Cobalt is a metal, and it is denoted by the chemical symbol Co. Its name has been derived from the German word kobalt, which means "goblin", which was used by the ancient cobalt ore miners. Its compounds have been used for many centuries. Use of this element is also found in the ancient Egyptian sculptures and Persian jewelry. The credit for its discovery goes to the Swedish chemist Georg Brandt. In 1735, he demonstrated that the blue color in a glass is due to the presence of cobalt, and not because of bismuth, as was believed at that time.
Usually, cobalt is not available in a metallic state, and is found in the form of minerals. The mines situated in the Democratic Republic of the Congo and Zambia, are the two main sources from which the largest quantity of this element is mined. Its principal ores are: cobaltite, glaucodot, skutterudite, erythrite, etc. All of them have a metallic luster. Generally, cobalt is mined along with nickel and chromium, and is obtained as a by-product of their extraction process.
Cobalt, in its pure form, is a hard and brittle substance in nature. Its pure metallic appearance is the same as iron and nickel. It has a high melting and boiling point. It occurs in two allotropic forms. Its atomic number is 27 and atomic mass is 58.93. It has a variable valency of 2 and 3. So far, 26 isotopes of this element have been found. Among them, Cobalt-59 is its only stable isotope, and is found naturally. There are 22 isotopes of this element, which possess radioactive properties.
Cobalt is an essential component of a number of useful alloys. Stellite is an alloy of tungsten, cobalt, and chromium, and it is used in high-speed cutting tools.

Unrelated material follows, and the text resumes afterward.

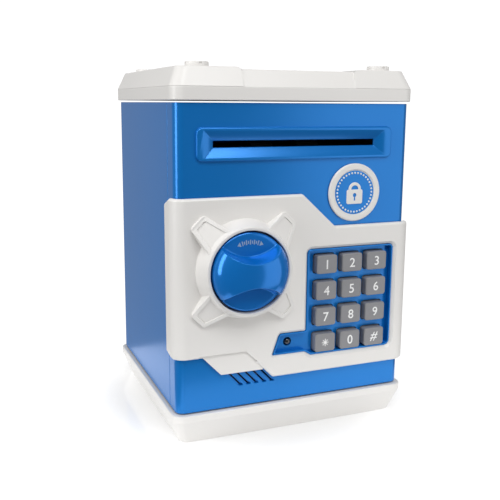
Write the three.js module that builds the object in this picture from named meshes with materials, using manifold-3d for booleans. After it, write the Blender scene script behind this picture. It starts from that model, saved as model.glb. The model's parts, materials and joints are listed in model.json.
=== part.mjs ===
// Toy cash-machine money bank: a blue two-part body on a white base tray with a white lid, a white
// wrap-round door with a turning knob and a keypad, a motor-driven note feed behind the slot, a
// solenoid lock and a battery bay.  Millimetres, +Z up, front of the bank towards -Y.  The origin
// is the middle of the base's underside.
import * as THREE from 'three';
import { mergeVertices } from 'three/addons/utils/BufferGeometryUtils.js';
import Module from 'manifold-3d';

const wasm = await Module();
wasm.setup();

// ---------------------------------------------------------------- driving dimensions (mm)
const GAP = 0.3; // clearance between pieces that touch
const WALL = 2.5; // body and base wall
const LAP = 0.5; // depth by which a joined piece runs into its neighbour
const FAR = 200; // reach of a cutting tool past every face of the bank

const BODY = { halfX: 63.5, halfY: 58, z0: 16.3, z1: 168.7, corner: 4.5 };
const SPLIT_Y = -45.5; // parting plane between the front and rear shells
const FRONT_IN = -BODY.halfY + WALL; // inner face of the front wall
const SIDE_IN = BODY.halfX - WALL; // inner face of a side wall

const BASE = {
  lipX: 65.6, lipY: 60.2, footX: 60.8, footY: 55.2, lipZ: 12.5, top: 16, floor: 2.4, corner: 6, footCorner: 4,
};
const LID = {
  x: 65.1, y: 59.8, topX: 61.2, topY: 55.9, z0: 169, bandZ: 175.5, z1: 184.7, corner: 6, topCorner: 5,
};
const LID_PAD = { inner: 31, step: 1.1 }; // raised strips along the lid's sides
const LID_CAVITY = { x: 58.9, y: 53.4, topX: 56.4, topY: 50.9, corner: 3, roof: 2 };
const LID_SKIRT = { drop: 5, corner: 2, clear: 0.4 }; // locates the lid inside the body
const LID_BOLT = { x: 49.5, y: 48, r: 5.7, top: 187, slot: 1.5, slotDepth: 1.2 }; // cross-slotted heads
const COIN_SLOT = { length: 32, width: 3.4, corner: 1.6 };

const SCREW_POST = { x: 52, y: 46.5, r: 5.2, holeR: 1.7, sinkR: 3.6, sinkZ: 5, top: 30, low: 0.5 };
const POST_BLOCK = { halfX: 4.5, outerX: 60.6, frontY: -42, rearY: 41, lift: 0.4 }; // inside the shells
const STRIKE = { x0: -56, x1: -51, halfZ: 8, clear: 0.4 }; // the latch tongue goes behind it
const FLOOR = { x: 60.6, front: -41, back: 55.1, z0: 19, z1: 20.6, notchX: 46.8, notchY: 40.4 };
const FLOOR_LEDGE = { x: 58.5, front: -30, back: 36, z0: 16.8, z1: 18.7 };
const TRAY_CAVITY = { low: 1.6, x: 60.2, y: 54.7, z: 11, corner: 3 };

const NOTE_SLOT = { x: -0.6, z: 148.6, halfX: 43.8, halfZ: 1.6, mouthX: 48.8, mouthZ: 6.2 };
const SLOT_CORNER = 0.4;
const FUNNEL_DEPTH = 3; // from the bezel's face to the slot itself
const BEZEL = { halfX: 52.8, halfZ: 7.9, raise: 1.5, corner: 3 };

const DOOR = { halfX: 65.9, front: -61, skin: 2.4, sideSkin: 1.9, corner: 7, innerCorner: 5.1 };
const DOOR_IN = DOOR.front + DOOR.skin; // inner face of the door's front skin
const DOOR_Z = { top: 123.6, shoulder: 106.6, left: 45, bottom: 30.5 };
const HINGE = { x: 61.9, y: -48.3, barrelR: 1.9, boreR: 1.2, pinR: 0.9, z0: 36.2, z1: 100.8 };
const HINGE_SEAT = { x: 59, front: -52, back: -46, low: [31, 34.9], high: [102.1, 108] };
const HINGE_PIN = { z0: 32.3, z1: 106.7 };
const HINGE_WEB = { front: -53.3, back: -48.8, outerBack: -51.4, inner: 1.5 };
const DOOR_BOSS = { r: 2.6, holeR: 1.1, postR: 2.4, clearR: 1.5, holeFront: -59.9 };
const DOOR_SCREW = { tip: -59.6, shankR: 0.8, headR: 2.4, headH: 1.6 };
const COVER_SCREW = { seat: 1.1, tip: 6.5, shankR: 0.9, headR: 2.2, headH: 0.7 };
const BASE_SCREW = { tip: 27, shankR: 1.35, headR: 3.1, headH: 2.2 };
const LOWER_TAB = { left: -52, footLeft: -41.2, footRight: -16.8, right: -28, foot: 35, inset: 1.2 };
const KEYPAD_SLEEVE = 1.1; // wall round the keypad opening

const CARRIER = { front: -56.8, back: -55.4, clear: 1.2 }; // plate behind the door skin
const DOOR_BOX = { front: -55.1, back: -42, wall: 1.5, right: 59.7 };

const KNOB = { x: -30, z: 88.5, r: 19, base: -60.5, rim: -69.5, crest: -79.5, shaftR: 3.5 };
const RING = { footR: 24.8, rimR: 21.9, boreR: 20.2, rim: -70, floor: -60.2, round: 0.45 };
const SPOKE = { reach: 34.3, width: 10, raise: 1.8, rim: 1.6, pocket: 1.2, corner: 2, root: 18 };
const KNOB_INSIDE = { shell: 2.5, hubR: 6, hollow: 4.5 };
const KNOB_SCREW = { boreR: 1.6, tip: -60.5, shankR: 1.3, headR: 3, headH: 1.8 };
const SCOOP = { r: 22, gripHalf: 5.8, below: 1.5 }; // the finger pockets leave the grip between them
const SHAFT_CLEAR = 0.4;
const CAM = { front: -53.2, back: -50.7, r: 9.5, reach: 25, tongue: 7, notch: 5, notchR: 6, boreR: 1.7 };
const TONGUE_SLOT = { x0: -52, x1: -45, front: -54.2, back: -49.8, below: 4.5, above: 24 };

const KEY = { halfX: 5.85, halfZ: 4.9, corner: 1.5, front: -61, back: -54, holeGap: 0.4, bevel: 0.6 };
const KEY_FLANGE = { halfX: 6.9, halfZ: 5.9, thick: 1 };
const KEY_COLUMNS = [15.9, 30.6, 45.2];
const KEY_ROWS = [87, 73.2, 59.4, 45.5];
const KEY_NAMES = [
  ['key_1', 'key_2', 'key_3'],
  ['key_4', 'key_5', 'key_6'],
  ['key_7', 'key_8', 'key_9'],
  ['key_star', 'key_0', 'key_hash'],
];

const LED = { x: -4.1, z: 47.2, r: 2, proud: 1.2, back: -51.5, clear: 0.3 };
const MEMBRANE = { x: 30, z: 67.2, halfX: 23.5, halfZ: 28.5, corner: 2, front: -52, back: -51.3 };
const BOARD_Y = { front: -51, back: -49.4 };
const BADGE = { x: 31.5, z: 123.2, r: 14.8, thick: 1.1 };
const SPEAKER = { x: -31, z: 32, r: 11, depth: 5 };
const VENT = { count: 5, x: -29.8, pitch: 4.3, low: 27.5, high: 37, lean: 8.8, halfWidth: 1.2 };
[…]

It is used with iron, nickel, and some other metals in the manufacturing of Alnico, which is an alloy with high magnetic strength. It is also used as an ingredient in magnetic steel and stainless steel types. In the electroplating process, cobalt has been used extensively, as it is hard in nature and resistant towards oxidation. Salts of this element are used as pigments for the purpose of adding blue color to glass, enamels, tiles, porcelain, pottery, etc. Electrodes of Lithium-ion batteries contain a substantial amount of cobalt. Some of the compounds act as good oxidation catalysts in various chemical reactions. Cobalt-60 is a radioactive isotope of cobalt, and it's used as a source of gamma rays in radiotherapy.
Small amounts of this element act as an essential requirement for most living organisms. In human beings, it occurs necessarily as a trace nutrient. It is one of the key components of vitamin B12. It is also a nutritional substance for microorganisms like bacteria, algae, and fungi.
If the cobalt level in our body increases, then the effect is harmful, and may even lead to cancer. On direct contact with the skin, it can cause dermatitis. Cobalt in a powdered form tends to catch fire easily.